The new SAE, System Architecture Evolution has also been developed so that it is fully compatible with LTE Advanced, the new 4G technology. Therefore when LTE Advanced is introduced, the network will be able to handle the further data increases with little change.
Reason for SAE System Architecture Evolution
The SAE System Architecture Evolution offers many advantages over previous topologies and systems used for cellular core networks. As a result it is anticipated that it will be wide adopted by the cellular operators.
SAE System Architecture Evolution will offer a number of key advantages:
- Improved data capacity: With 3G LTE offering data download rates of 100 Mbps, and the focus of the system being on mobile broadband, it will be necessary for the network to be able to handle much greater levels of data. To achieve this it is necessary to adopt a system architecture that lends itself to much grater levels of data transfer.
- All IP architecture: When 3G was first developed, voice was still carried as circuit switched data. Since then there has been a relentless move to IP data. Accordingly the new SAE, System Architecture Evolution schemes have adopted an all IP network configuration.
- Reduced latency: With increased levels of interaction being required and much faster responses, the new SAE concepts have been evolved to ensure that the levels of latency have been reduced to around 10 ms. This will ensure that applications using 3G LTE will be sufficiently responsive.

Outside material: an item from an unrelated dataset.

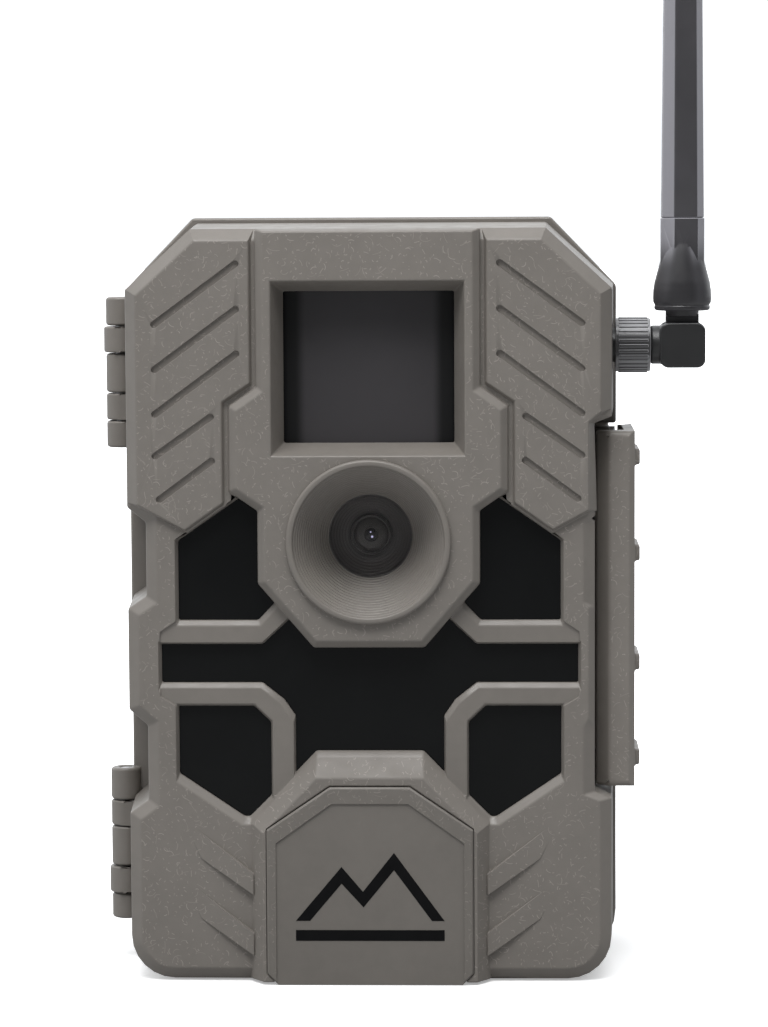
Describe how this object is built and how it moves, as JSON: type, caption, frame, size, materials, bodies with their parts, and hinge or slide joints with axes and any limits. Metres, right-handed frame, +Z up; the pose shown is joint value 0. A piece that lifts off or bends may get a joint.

- Reduced OPEX and CAPEX: A key element for any operator is to reduce costs. It is therefore essential that any new design reduces both the capital expenditure (CAPEX)and the operational expenditure (OPEX). The new flat architecture used for SAE System Architecture Evolution means that only two node types are used. In addition to this a high level of automatic configuration is introduced and this reduces the set-up and commissioning time.
SAE System Architecture Evolution basics
The new SAE network is based upon the GSM / WCDMA core networks to enable simplified operations and easy deployment. Despite this, the SAE network brings in some major changes, and allows far more efficient and effect transfer of data.
There are several common principles used in the development of the LTE SAE network:
- a common gateway node and anchor point for all technologies.
- an optimised architecture for the user plane with only two node types.
- an all IP based system with IP based protocols used on all interfaces.
- a split in the control / user plane between the MME, mobility management entity and the gateway.
- a radio access network / core network functional split similar to that used on WCDMA / HSPA.
- integration of non-3GPP access technologies (e.g. cdma2000, WiMAX, etc) using client as well as network based mobile-IP.
The main element of the LTE SAE network is what is termed the Evolved Packet Core or EPC. This connects to the eNodeBs as shown in the diagram below.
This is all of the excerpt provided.